## Start PROVIDED MATERIAL

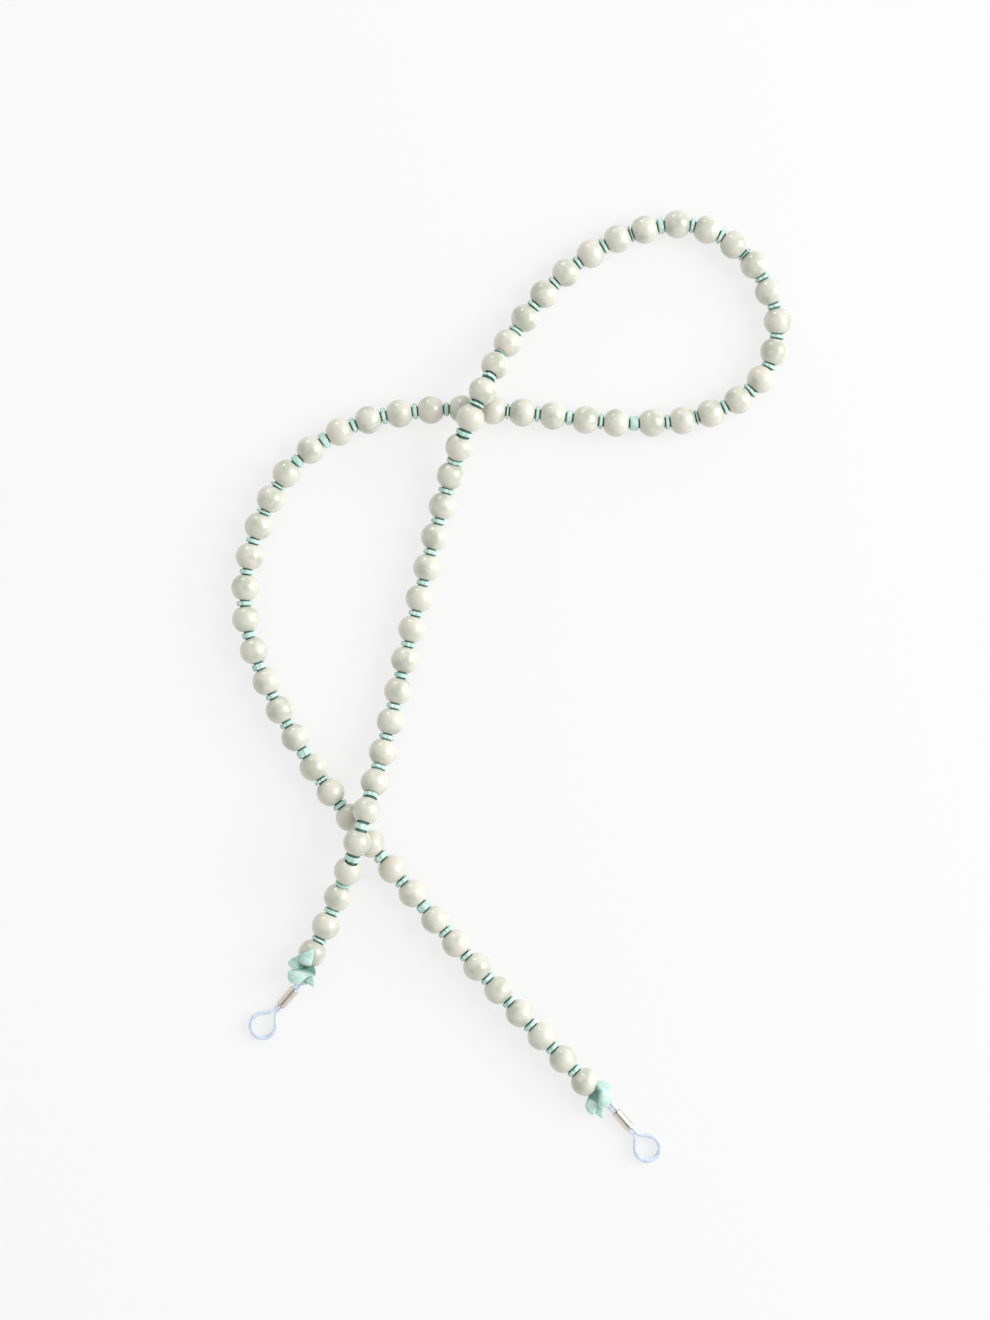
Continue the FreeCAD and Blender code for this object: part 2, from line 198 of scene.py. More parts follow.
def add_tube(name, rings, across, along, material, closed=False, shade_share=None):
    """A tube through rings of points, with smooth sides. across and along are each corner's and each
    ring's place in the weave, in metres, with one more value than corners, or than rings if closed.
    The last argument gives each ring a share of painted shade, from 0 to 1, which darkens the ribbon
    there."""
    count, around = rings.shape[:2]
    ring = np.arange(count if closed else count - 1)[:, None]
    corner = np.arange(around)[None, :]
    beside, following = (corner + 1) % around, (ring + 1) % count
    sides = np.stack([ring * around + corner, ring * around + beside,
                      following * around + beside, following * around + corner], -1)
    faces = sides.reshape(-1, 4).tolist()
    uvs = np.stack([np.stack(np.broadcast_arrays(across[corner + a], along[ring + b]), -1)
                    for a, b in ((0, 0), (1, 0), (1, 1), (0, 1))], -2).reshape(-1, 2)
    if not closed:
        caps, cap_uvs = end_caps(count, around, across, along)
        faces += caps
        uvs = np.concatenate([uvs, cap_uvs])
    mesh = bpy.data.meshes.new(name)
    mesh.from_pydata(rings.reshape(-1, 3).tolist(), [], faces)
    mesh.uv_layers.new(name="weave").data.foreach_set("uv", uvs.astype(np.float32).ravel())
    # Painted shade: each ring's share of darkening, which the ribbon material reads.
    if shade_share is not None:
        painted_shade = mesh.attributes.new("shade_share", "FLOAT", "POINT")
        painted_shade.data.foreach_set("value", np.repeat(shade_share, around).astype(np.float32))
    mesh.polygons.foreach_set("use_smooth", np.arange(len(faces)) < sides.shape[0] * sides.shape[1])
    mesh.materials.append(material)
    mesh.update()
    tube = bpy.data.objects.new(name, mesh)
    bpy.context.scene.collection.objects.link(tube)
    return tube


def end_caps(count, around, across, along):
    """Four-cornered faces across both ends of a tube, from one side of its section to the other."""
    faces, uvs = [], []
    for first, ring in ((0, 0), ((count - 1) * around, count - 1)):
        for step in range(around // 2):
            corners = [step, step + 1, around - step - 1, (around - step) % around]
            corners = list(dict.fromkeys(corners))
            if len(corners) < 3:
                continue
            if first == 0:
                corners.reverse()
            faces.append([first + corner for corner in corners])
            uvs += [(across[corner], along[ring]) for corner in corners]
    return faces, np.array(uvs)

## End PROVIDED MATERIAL

** AIM OF THE EXERCISE **
Copy the material above, line for line.

** THE ANSWER **
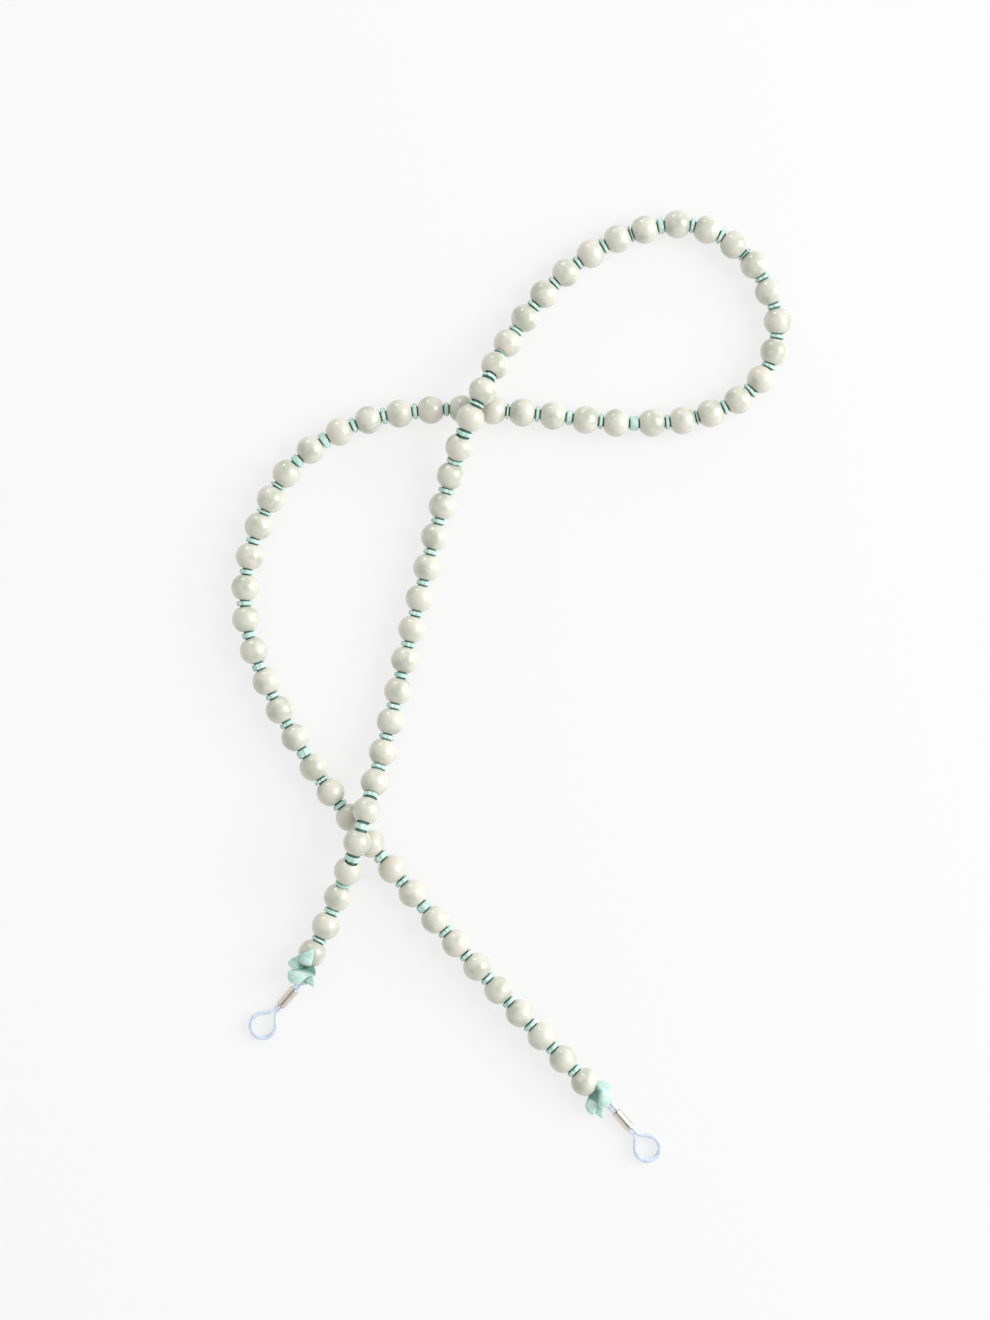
Continue the FreeCAD and Blender code for this object: part 2, from line 198 of scene.py. More parts follow.
def add_tube(name, rings, across, along, material, closed=False, shade_share=None):
    """A tube through rings of points, with smooth sides. across and along are each corner's and each
    ring's place in the weave, in metres, with one more value than corners, or than rings if closed.
    The last argument gives each ring a share of painted shade, from 0 to 1, which darkens the ribbon
    there."""
    count, around = rings.shape[:2]
    ring = np.arange(count if closed else count - 1)[:, None]
    corner = np.arange(around)[None, :]
    beside, following = (corner + 1) % around, (ring + 1) % count
    sides = np.stack([ring * around + corner, ring * around + beside,
                      following * around + beside, following * around + corner], -1)
    faces = sides.reshape(-1, 4).tolist()
    uvs = np.stack([np.stack(np.broadcast_arrays(across[corner + a], along[ring + b]), -1)
                    for a, b in ((0, 0), (1, 0), (1, 1), (0, 1))], -2).reshape(-1, 2)
    if not closed:
        caps, cap_uvs = end_caps(count, around, across, along)
        faces += caps
        uvs = np.concatenate([uvs, cap_uvs])
    mesh = bpy.data.meshes.new(name)
    mesh.from_pydata(rings.reshape(-1, 3).tolist(), [], faces)
    mesh.uv_layers.new(name="weave").data.foreach_set("uv", uvs.astype(np.float32).ravel())
    # Painted shade: each ring's share of darkening, which the ribbon material reads.
    if shade_share is not None:
        painted_shade = mesh.attributes.new("shade_share", "FLOAT", "POINT")
        painted_shade.data.foreach_set("value", np.repeat(shade_share, around).astype(np.float32))
    mesh.polygons.foreach_set("use_smooth", np.arange(len(faces)) < sides.shape[0] * sides.shape[1])
    mesh.materials.append(material)
    mesh.update()
    tube = bpy.data.objects.new(name, mesh)
    bpy.context.scene.collection.objects.link(tube)
    return tube


def end_caps(count, around, across, along):
    """Four-cornered faces across both ends of a tube, from one side of its section to the other."""
    faces, uvs = [], []
    for first, ring in ((0, 0), ((count - 1) * around, count - 1)):
        for step in range(around // 2):
            corners = [step, step + 1, around - step - 1, (around - step) % around]
            corners = list(dict.fromkeys(corners))
            if len(corners) < 3:
                continue
            if first == 0:
                corners.reverse()
            faces.append([first + corner for corner in corners])
            uvs += [(across[corner], along[ring]) for corner in corners]
    return faces, np.array(uvs)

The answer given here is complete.